Limitations and Challenges in Detecting SolarWinds
While CASAMIR presents a compelling defense mechanism, it also faces significant challenges in a scenario like SolarWinds:
- 1. Trusted Execution and Stealth Tactics: The SolarWinds malware was inserted into a trusted, signed update. CASAMIR’s rules engine might have struggled to detect deviations in behavior if the malicious code closely mimicked normal SolarWinds process activity.
- Outcome: If the differential rules weren’t specific enough to catch these subtle differences, CASAMIR might not have vetoed the malware’s actions until after significant damage was done.
- 2. Dormancy Period: The malware remained dormant for weeks before initiating malicious actions, meaning CASAMIR would not have detected any anomalous behavior during this period.
- Outcome: CASAMIR’s real-time analysis only works when actions are taking place, so the system would not have provided early warning during the malware’s dormant phase.

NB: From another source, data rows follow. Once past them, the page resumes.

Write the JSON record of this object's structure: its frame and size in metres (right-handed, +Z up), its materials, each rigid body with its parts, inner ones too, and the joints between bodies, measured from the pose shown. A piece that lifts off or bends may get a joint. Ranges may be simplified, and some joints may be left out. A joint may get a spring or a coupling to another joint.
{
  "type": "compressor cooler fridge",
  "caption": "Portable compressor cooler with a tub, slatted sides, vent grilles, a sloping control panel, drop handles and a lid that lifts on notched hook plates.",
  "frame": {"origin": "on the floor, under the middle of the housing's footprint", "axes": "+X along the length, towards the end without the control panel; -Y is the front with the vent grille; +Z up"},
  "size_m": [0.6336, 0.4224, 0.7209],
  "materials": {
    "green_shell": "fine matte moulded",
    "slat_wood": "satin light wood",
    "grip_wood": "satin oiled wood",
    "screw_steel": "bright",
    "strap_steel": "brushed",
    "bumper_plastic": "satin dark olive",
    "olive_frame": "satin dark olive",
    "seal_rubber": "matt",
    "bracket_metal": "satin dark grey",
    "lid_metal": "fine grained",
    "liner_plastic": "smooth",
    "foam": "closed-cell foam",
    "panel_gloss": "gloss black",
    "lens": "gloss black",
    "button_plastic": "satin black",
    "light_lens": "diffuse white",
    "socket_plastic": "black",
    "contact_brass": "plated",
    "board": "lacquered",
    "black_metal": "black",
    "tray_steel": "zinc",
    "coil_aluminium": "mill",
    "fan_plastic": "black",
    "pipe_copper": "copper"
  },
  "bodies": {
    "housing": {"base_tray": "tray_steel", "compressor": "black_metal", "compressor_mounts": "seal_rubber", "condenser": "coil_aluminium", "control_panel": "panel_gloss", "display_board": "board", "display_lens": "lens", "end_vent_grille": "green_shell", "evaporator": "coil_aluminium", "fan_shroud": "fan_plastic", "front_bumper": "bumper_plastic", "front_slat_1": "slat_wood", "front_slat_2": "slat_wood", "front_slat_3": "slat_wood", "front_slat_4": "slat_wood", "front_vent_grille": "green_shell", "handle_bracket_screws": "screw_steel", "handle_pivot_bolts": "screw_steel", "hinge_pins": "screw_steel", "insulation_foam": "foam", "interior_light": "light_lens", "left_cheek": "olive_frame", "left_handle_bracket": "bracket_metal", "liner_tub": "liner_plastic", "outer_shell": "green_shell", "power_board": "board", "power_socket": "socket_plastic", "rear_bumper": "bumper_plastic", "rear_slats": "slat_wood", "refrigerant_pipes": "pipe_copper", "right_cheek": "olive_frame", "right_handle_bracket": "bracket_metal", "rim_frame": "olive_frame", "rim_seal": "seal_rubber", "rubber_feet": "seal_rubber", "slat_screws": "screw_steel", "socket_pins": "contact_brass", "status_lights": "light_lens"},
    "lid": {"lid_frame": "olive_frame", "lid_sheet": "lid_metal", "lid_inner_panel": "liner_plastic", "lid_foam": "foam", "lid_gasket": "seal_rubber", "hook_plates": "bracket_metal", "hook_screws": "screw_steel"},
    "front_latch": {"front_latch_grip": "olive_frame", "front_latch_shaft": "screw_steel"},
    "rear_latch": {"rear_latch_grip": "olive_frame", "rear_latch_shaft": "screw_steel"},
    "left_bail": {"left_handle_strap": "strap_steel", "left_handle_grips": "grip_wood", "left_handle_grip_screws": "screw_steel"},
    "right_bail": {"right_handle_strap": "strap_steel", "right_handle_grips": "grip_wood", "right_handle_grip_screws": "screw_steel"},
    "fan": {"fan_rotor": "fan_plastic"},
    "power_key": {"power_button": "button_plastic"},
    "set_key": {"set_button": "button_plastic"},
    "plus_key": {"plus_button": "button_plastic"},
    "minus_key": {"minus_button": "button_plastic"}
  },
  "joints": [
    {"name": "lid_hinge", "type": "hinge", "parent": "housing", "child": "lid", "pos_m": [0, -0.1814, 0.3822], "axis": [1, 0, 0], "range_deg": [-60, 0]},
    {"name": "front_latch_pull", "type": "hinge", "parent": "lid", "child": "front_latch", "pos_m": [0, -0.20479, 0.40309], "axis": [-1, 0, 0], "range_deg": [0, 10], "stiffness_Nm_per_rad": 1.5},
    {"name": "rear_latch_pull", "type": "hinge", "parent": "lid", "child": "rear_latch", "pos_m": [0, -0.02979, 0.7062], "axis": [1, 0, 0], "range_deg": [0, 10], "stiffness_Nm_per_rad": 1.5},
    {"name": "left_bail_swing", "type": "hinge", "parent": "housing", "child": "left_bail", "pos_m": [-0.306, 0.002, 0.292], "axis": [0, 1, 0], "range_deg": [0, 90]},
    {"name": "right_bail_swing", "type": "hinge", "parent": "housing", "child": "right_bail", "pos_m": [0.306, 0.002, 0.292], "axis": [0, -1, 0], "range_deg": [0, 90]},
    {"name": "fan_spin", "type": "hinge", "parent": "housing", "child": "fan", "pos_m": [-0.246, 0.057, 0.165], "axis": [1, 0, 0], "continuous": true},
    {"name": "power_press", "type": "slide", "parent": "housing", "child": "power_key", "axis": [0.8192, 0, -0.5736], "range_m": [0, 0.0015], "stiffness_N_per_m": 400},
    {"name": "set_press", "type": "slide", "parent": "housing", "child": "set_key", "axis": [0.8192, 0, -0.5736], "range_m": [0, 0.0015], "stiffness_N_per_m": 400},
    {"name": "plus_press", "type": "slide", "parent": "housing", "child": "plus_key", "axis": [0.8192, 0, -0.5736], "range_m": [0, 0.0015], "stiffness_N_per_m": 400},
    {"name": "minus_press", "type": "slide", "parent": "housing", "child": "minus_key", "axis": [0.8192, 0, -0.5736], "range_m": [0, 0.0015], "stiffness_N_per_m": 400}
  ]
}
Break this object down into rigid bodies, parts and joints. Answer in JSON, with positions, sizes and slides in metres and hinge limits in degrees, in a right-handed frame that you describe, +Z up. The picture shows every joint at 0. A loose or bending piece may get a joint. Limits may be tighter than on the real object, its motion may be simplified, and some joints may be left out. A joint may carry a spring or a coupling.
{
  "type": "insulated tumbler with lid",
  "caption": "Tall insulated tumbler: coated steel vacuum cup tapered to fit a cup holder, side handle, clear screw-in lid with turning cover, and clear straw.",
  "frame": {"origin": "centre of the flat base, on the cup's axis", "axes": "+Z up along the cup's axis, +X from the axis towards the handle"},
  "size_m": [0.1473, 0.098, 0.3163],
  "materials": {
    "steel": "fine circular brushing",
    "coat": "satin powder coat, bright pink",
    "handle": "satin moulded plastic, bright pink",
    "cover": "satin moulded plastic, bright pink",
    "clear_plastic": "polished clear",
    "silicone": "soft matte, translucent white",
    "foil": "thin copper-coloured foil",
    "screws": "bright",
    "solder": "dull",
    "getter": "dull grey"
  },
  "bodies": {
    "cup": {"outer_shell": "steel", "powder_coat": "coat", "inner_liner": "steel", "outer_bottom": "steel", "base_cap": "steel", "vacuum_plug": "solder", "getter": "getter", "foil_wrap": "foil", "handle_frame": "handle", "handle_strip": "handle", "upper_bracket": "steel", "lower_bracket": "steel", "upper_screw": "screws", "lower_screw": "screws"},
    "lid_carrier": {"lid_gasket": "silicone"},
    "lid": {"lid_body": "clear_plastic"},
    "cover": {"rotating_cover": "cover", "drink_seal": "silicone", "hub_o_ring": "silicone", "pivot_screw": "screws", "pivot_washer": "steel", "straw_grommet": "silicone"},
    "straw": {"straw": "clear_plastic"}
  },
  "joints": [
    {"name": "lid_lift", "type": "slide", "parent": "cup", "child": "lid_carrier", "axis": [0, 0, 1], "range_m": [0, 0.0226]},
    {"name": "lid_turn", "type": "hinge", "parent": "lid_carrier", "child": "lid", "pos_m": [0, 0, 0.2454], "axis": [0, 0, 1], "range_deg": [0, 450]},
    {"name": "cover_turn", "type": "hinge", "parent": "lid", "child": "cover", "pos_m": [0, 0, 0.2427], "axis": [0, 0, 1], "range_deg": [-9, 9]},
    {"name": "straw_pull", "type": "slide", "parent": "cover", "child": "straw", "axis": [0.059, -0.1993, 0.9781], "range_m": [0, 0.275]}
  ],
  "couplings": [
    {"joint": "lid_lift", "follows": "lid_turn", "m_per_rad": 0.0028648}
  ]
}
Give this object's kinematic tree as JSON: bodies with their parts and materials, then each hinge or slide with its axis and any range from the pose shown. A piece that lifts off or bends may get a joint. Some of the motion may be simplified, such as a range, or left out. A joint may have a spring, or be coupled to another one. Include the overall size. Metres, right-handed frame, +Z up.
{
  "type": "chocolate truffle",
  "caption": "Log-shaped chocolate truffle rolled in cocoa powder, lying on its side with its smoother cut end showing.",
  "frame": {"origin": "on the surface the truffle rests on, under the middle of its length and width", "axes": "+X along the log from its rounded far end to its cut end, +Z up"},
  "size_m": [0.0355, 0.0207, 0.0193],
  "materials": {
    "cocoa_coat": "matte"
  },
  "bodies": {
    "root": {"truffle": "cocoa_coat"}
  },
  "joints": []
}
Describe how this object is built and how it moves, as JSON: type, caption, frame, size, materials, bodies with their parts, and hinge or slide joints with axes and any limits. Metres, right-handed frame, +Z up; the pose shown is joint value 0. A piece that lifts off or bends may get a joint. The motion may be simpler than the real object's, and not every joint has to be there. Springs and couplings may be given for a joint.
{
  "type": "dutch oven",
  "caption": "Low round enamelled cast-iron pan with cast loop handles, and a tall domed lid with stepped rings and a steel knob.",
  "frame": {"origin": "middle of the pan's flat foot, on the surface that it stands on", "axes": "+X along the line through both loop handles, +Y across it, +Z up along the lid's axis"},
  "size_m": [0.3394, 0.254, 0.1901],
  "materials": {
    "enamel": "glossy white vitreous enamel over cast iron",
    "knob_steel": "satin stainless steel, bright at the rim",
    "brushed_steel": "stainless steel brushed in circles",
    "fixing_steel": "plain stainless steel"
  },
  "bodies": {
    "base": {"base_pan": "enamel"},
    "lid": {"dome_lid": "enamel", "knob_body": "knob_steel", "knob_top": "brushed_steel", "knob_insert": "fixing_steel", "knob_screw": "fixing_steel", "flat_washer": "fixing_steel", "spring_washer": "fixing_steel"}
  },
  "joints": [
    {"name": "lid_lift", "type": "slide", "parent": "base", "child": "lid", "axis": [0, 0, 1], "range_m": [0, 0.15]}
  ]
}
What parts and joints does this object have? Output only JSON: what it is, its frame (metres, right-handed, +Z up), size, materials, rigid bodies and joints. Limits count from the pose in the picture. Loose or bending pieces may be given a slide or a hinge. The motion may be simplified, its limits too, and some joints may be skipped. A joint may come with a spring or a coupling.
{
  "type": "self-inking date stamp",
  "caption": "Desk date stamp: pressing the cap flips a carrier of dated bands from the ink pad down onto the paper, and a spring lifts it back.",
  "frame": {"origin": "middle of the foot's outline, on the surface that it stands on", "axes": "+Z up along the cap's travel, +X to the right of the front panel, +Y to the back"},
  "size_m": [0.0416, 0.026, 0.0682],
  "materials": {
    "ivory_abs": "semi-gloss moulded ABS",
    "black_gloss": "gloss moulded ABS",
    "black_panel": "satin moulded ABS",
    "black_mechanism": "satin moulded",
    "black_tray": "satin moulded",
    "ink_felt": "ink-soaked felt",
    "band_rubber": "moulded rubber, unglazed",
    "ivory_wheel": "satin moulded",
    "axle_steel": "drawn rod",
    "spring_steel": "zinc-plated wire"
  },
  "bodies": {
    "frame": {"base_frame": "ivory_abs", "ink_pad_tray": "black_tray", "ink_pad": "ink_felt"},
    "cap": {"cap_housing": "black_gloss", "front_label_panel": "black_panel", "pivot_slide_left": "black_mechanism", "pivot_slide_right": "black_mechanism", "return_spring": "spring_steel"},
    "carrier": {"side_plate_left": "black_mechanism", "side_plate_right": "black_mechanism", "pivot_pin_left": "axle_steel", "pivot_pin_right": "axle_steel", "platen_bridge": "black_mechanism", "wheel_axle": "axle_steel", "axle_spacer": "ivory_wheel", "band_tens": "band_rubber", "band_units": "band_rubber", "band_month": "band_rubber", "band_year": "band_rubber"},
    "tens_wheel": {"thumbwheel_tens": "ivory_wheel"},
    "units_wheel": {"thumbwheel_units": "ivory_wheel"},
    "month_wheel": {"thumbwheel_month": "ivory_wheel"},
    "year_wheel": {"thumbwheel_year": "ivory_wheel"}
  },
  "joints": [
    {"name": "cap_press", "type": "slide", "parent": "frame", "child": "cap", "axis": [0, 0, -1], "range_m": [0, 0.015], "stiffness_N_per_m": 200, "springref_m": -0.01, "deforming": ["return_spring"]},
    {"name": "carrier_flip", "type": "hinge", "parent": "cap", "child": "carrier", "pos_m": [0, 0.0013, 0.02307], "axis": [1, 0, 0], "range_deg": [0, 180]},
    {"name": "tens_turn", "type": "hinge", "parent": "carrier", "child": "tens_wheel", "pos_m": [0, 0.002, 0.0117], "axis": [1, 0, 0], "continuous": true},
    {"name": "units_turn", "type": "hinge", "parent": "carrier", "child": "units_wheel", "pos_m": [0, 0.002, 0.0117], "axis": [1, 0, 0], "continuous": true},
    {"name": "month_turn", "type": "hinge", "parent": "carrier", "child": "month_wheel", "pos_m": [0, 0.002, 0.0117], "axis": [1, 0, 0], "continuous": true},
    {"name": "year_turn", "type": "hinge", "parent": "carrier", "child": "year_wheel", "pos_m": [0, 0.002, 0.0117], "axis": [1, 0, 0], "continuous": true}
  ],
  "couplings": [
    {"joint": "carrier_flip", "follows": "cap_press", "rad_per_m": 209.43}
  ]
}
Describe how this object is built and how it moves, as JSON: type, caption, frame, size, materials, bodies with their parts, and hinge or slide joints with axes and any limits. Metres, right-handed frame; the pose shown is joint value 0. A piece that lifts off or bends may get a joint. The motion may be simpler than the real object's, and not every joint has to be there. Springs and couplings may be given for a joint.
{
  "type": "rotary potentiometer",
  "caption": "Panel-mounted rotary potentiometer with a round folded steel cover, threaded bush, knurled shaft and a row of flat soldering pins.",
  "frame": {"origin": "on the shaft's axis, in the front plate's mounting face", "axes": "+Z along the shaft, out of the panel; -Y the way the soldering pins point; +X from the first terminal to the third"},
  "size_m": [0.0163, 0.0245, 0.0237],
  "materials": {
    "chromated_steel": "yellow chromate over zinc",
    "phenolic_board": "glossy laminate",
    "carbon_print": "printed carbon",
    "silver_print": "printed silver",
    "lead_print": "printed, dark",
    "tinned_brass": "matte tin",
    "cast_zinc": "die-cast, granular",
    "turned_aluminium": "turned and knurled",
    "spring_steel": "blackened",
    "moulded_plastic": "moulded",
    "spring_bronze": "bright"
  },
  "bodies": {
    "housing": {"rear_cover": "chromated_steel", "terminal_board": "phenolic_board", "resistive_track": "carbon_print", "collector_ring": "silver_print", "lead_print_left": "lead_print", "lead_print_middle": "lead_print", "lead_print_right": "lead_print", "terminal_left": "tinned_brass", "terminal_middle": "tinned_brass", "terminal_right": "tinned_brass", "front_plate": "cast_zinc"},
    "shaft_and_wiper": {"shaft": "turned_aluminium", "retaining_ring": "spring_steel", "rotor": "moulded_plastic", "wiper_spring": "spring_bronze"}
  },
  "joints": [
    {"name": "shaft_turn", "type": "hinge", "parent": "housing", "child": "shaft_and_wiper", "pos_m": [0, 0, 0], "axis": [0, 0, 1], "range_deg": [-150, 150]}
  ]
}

- 3. Low and Slow Approach: The attackers employed a “low and slow” tactic, deliberately blending their activity into normal system behavior. This makes it difficult for any real-time system to detect anomalies without highly fine-tuned rules.
- Outcome: Without careful tuning and detailed knowledge of system behavior, CASAMIR might have allowed certain malicious actions to proceed undetected.
Pros and Cons of CASAMIR Technology
Pros:
- Real-Time Protection: CASAMIR introduces a layer of real-time security by vetoing unauthorized or suspicious emissions before they impact the system.
- Post-Mortem Replay: The ability to replay attacks enables better post-incident investigation and quicker remediation.
- Flexible Rules Engine: The differential rules engine can adapt to different environments and system behaviors, evolving over time based on detected threats.
Cons:
- Performance Overhead: Analyzing every system call and emission in real time introduces computational overhead, which could slow down high-performance systems.
- Rule Complexity: Defining accurate rules for complex systems is non-trivial. Overly broad rules may miss subtle attacks, while overly specific rules could generate false positives.
- Stealthy Attacks: Sophisticated attacks like SolarWinds that mimic legitimate behavior within trusted software processes remain difficult to detect, even for CASAMIR.
- Dormancy and Low Profile: CASAMIR is not effective against attacks that remain dormant for extended periods or operate at such a low profile that they blend into normal operations.
Conclusion
The CASAMIR system offers a promising extension of record-and-replay technology, adding real-time security capabilities to traditional post-incident forensic methods. In the context of advanced supply chain attacks like SolarWinds, CASAMIR could have been effective in mitigating certain aspects of the attack, such as blocking command-and-control communications or preventing privilege escalation. However, it faces significant challenges, including the complexity of defining accurate rules for trusted software, performance overhead, and the inherent difficulty of detecting stealthy, low-profile attacks.
In conclusion, CASAMIR represents a valuable tool in the cybersecurity arsenal, particularly for environments where granular control over system behavior is critical. However, its success would require careful tuning of its differential rules engine and the integration of complementary security measures to ensure a robust defense against sophisticated threats like SolarWinds.
Acknowledgments
This work builds upon the record-and-replay foundations established by Julian Grizzard and his team with REnigma, whose technology provided the foundation for CASAMIR’s conceptual design.